Rochester Museum & Science Center is challenging the community to reflect on how racist media influences people’s lives through a new permanent exhibition.
“Objectively Racist: How Objects and Images Perpetuate Racism … And What We Can Do To Change It” includes images, product packaging, knick-knacks and other objects that perpetuate individual, institutional and structural racism, RMSC officials said. Community member Doug Belton Sr. loaned the objects to the museum for display with the intention of donating to the museum’s collection.
“I was hopeful my collection would be helpful to others and, perhaps, even inspire people to push for better race relations,” Belton said in a statement. “It was my belief this kind of material needed to be made available to the entire community and expanded on by objective historians.”
Belton first gained interest in working with RMSC when he attended a program in connection with the “Take It Down! Organizing Against Racism” exhibit presented by the Take It Down Planning Committee in partnership with RMSC.

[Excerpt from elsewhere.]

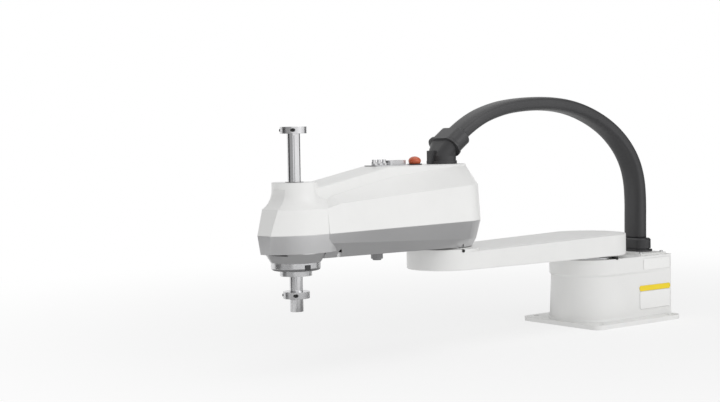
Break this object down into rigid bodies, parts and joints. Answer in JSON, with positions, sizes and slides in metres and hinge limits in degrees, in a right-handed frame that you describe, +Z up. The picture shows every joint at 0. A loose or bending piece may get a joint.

“I believe only by understanding history, some of which we may want to forget, are we able to continue to grow and become the best we all can be: dignified and honorable,” Belton said.
Following the American Civil War, many states and towns passed laws that legalized racial segregation and reinforced the social, economic, political, cultural and educational oppression of African Americans, RMSC officials noted. Racist images were a part of the “Jim Crow” era, and many of those images continue to play a part in American culture and influence beliefs and practices today.
“Identifying and understanding a problem empowers us to address it in a meaningful way,” said Kathryn Murano Santos, senior director for collections & exhibits at RMSC. “It’s critical that we talk about racism, be truthful about our history and discuss how racism continues to manifest and oppress people of color in both obvious and subtle ways.”
Museums, Murano Santos added, are uniquely positioned to help people make those connections because they hold evidence of racism in their collections.
Presentations associated with the Take It Down Planning Committee will be held on Feb. 8 at the Central Church of Christ on South Plymouth Avenue and Feb. 22 at the FIGHT Village Community Room on Ward Street.
“I hope people who see these objects can take away an idea of how things used to be and that they have a better understanding of each other instead of demonizing one race or the other so we can all move forward,” Belton said.